Feature-weighted linear stacking stacks engineered meta-features together with model predictions.
At the end of the day you don’t know which base models will be helpful.
Stacking allows you to use classifiers for regression problems and vice versa.
Base models should be as diverse as possible:
2-3 GBMs (one with low depth, one with medium and one with high)
2-3 NNs (one deeper, one shallower)
1-2 ExtraTrees/RFs (again as diverse as possible)
1-2 linear models such as logistic/ridge regression
1 kNN model
1 factorization machine
Use different features for different models.
Use feature engineering:
Pairwise distances between meta features
Row-wise statistics (like mean)
Standard feature selection techniques
Meta models can be shallow:
GBMs with small depth (2-3)
Linear models with high regularization
ExtraTrees
Shallow NNs (1 hidden layer)
kNN with BrayCurtis distance
A simple weighted average (find weights with bruteforce)
Use automated stacking for complex cases to optimize:
CV-scores
Standard deviation of the CV-scores (a smaller deviation is a safer choice)
Complexity/memory usage and running times
Correlation (uncorrelated model predictions are preferred).
Greedy forward model selection:
Start with a base ensemble of 3 or so good models.

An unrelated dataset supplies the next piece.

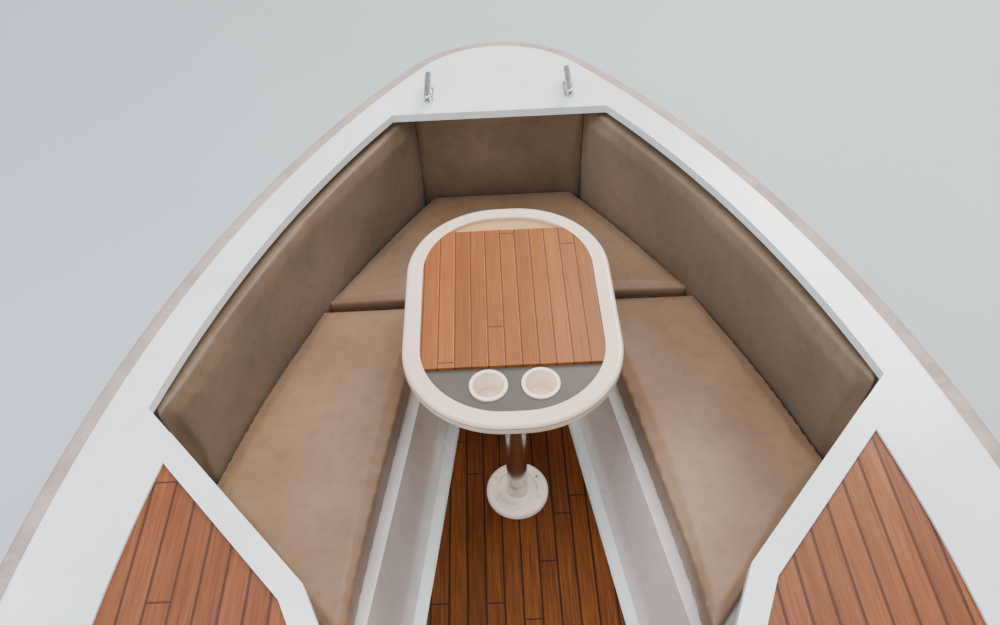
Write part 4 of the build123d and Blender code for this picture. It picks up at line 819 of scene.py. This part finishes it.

Add a model when it increases the train set score the most.
Multi-level stacking
Always do OOF predictions: you never know when you need to train a 2nd or 3rd level meta-classifier.
Try skip connections to deeper layers.
For 7.5 models in previous layer add 1 meta model in next layer.
Try StackNet which resembles a feedforward neural network and uses Wolpert's stacked generalization (built iteratively one layer at a time) in multiple levels to improve accuracy in machine learning problems.
Try Heamy - a set of useful tools for competitive data science (including ensembling).